* [Exercise aim]
Word for word, restate the lines from the start of the data below through the line containing "boss_radius = 3.5".

▼▼▼

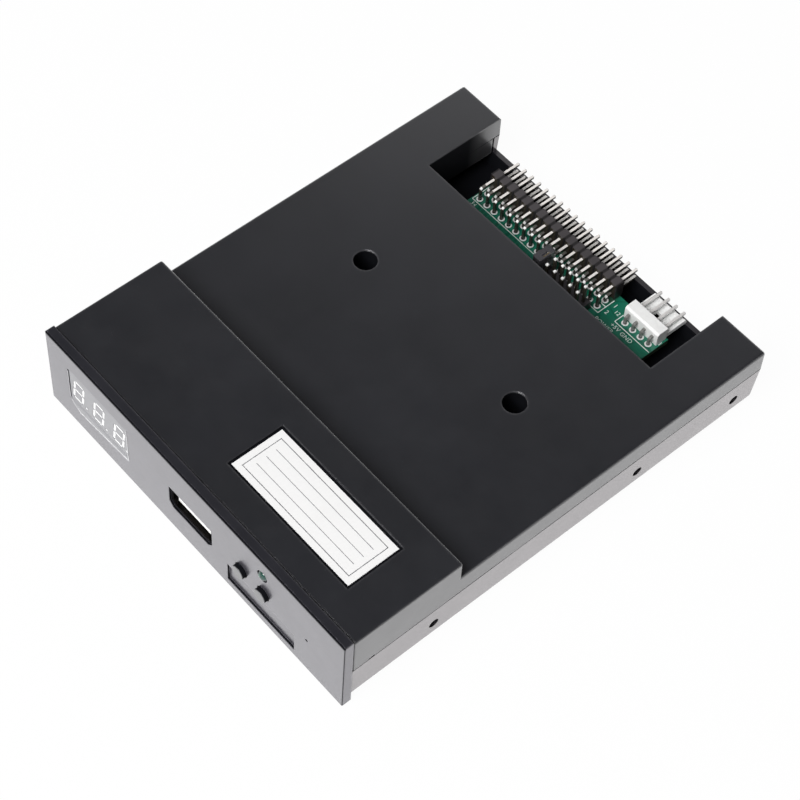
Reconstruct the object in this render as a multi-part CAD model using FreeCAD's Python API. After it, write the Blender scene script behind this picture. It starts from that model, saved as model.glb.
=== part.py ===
import FreeCAD, Part
import math
import os

# Floppy drive emulator in a 3.5-inch drive case.
# Lengths are in millimetres. While it is built, X runs to the right along the bezel,
# Y runs back from the bezel's front face and Z runs up from the bezel's lower edge.
# At the end every piece moves so that the origin is the middle of the footprint.

# Bezel
bezel_width = 101.6
bezel_height = 25.0
bezel_thickness = 2.4
bezel_corner_round = 0.35
bezel_front_round = 0.25

# Case
body_width = bezel_width
body_rear = 123.3
body_lift = 1.0
seam_height = 12.7
high_top = 24.2
low_top = 18.7
step_place = 32.0
case_wall = 1.6
cover_gap = 0.3
top_draft = 0.05
bottom_draft = 0.4
rear_top_draft = 0.1
rear_bottom_draft = 0.9
case_corner_round = 0.5
case_bottom_round = 2.0
high_edge_round = 0.4
low_edge_round = 0.6
cover_front_round = 0.2

# Connector bay cut out of the rear
wing_width = 13.4
bay_half_width = body_width / 2 - wing_width
bay_depth = 23.2
bay_front = body_rear - bay_depth
bay_sill_height = 7.5
bay_wall = 1.5
bay_curtain_bottom = 11.5
bay_wall_rear_gap = 0.15

# Lip that locates the cover in the bottom case
lip_thickness = 0.8
lip_depth = 1.5
lip_clearance = 0.1
lip_front = 10.0
lip_rear_gap = 4.1
lip_rear = bay_front - lip_rear_gap
lip_rise = 1.8

# Small notch beside the bezel where a blade lifts the cover
pry_notch_place = 7.7
pry_notch_width = 1.6
pry_notch_height = 0.4
pry_notch_depth = 0.8

# Screws that close the case
case_screw_x = 25.2
case_screw_ahead = 29.8
case_screw_y = bay_front - case_screw_ahead
well_radius = 2.85
well_wall = 1.2
well_floor = 1.6
screw_radius = 1.5
screw_clearance = 0.15
screw_head_radius = 2.6
screw_head_height = 1.9
screw_length = 6.5
screw_recess_width = 1.0
screw_recess_length = 3.2
screw_recess_depth = 1.0
screw_bite = 0.25
boss_radius = 3.5

# Mounting holes
mount_hole_radius = 1.3
side_hole_first = 25.3
side_hole_spacing = 60.0
side_hole_rear_inset = 7.6
side_hole_places = [side_hole_first, side_hole_first + side_hole_spacing,
                    body_rear - side_hole_rear_inset]
side_hole_height = 6.6
side_hole_depth = 5.0
side_boss_width = 6.4
side_boss_height = 6.4
side_boss_end = 1.2
bottom_hole_inset = 6.6
bottom_hole_x = body_width / 2 - bottom_hole_inset
bottom_hole_first = 38.0
bottom_hole_spacing = 60.0
bottom_hole_places = [bottom_hole_first, bottom_hole_first + bottom_hole_spacing]
bottom_hole_depth = 6.0
bottom_boss_radius = 3.2
bottom_pad_radius = 4.0

# Label on the high part of the cover
label_left = 1.3
label_width = 38.2
label_front = 10.4
label_depth = 13.8
label_margin = 0.6
label_recess = 0.3
label_thickness = 0.12

# Snap tabs that hold the bezel
tab_x = 38.0
tab_width = 10.0
tab_thickness = 1.2
tab_reach = 6.8
tab_clearance = 0.1
barb_height = 0.5
barb_length = 1.2
barb_setback = 0.8
barb_clearance = 0.15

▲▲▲

* [Exercise answer]
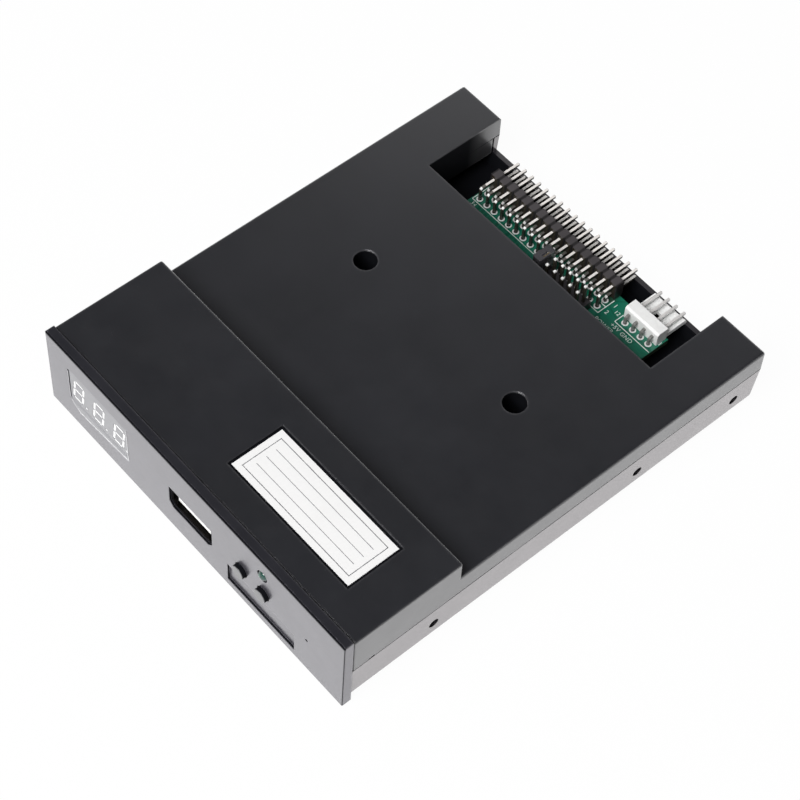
Reconstruct the object in this render as a multi-part CAD model using FreeCAD's Python API. After it, write the Blender scene script behind this picture. It starts from that model, saved as model.glb.
=== part.py ===
import FreeCAD, Part
import math
import os

# Floppy drive emulator in a 3.5-inch drive case.
# Lengths are in millimetres. While it is built, X runs to the right along the bezel,
# Y runs back from the bezel's front face and Z runs up from the bezel's lower edge.
# At the end every piece moves so that the origin is the middle of the footprint.

# Bezel
bezel_width = 101.6
bezel_height = 25.0
bezel_thickness = 2.4
bezel_corner_round = 0.35
bezel_front_round = 0.25

# Case
body_width = bezel_width
body_rear = 123.3
body_lift = 1.0
seam_height = 12.7
high_top = 24.2
low_top = 18.7
step_place = 32.0
case_wall = 1.6
cover_gap = 0.3
top_draft = 0.05
bottom_draft = 0.4
rear_top_draft = 0.1
rear_bottom_draft = 0.9
case_corner_round = 0.5
case_bottom_round = 2.0
high_edge_round = 0.4
low_edge_round = 0.6
cover_front_round = 0.2

# Connector bay cut out of the rear
wing_width = 13.4
bay_half_width = body_width / 2 - wing_width
bay_depth = 23.2
bay_front = body_rear - bay_depth
bay_sill_height = 7.5
bay_wall = 1.5
bay_curtain_bottom = 11.5
bay_wall_rear_gap = 0.15

# Lip that locates the cover in the bottom case
lip_thickness = 0.8
lip_depth = 1.5
lip_clearance = 0.1
lip_front = 10.0
lip_rear_gap = 4.1
lip_rear = bay_front - lip_rear_gap
lip_rise = 1.8

# Small notch beside the bezel where a blade lifts the cover
pry_notch_place = 7.7
pry_notch_width = 1.6
pry_notch_height = 0.4
pry_notch_depth = 0.8

# Screws that close the case
case_screw_x = 25.2
case_screw_ahead = 29.8
case_screw_y = bay_front - case_screw_ahead
well_radius = 2.85
well_wall = 1.2
well_floor = 1.6
screw_radius = 1.5
screw_clearance = 0.15
screw_head_radius = 2.6
screw_head_height = 1.9
screw_length = 6.5
screw_recess_width = 1.0
screw_recess_length = 3.2
screw_recess_depth = 1.0
screw_bite = 0.25
boss_radius = 3.5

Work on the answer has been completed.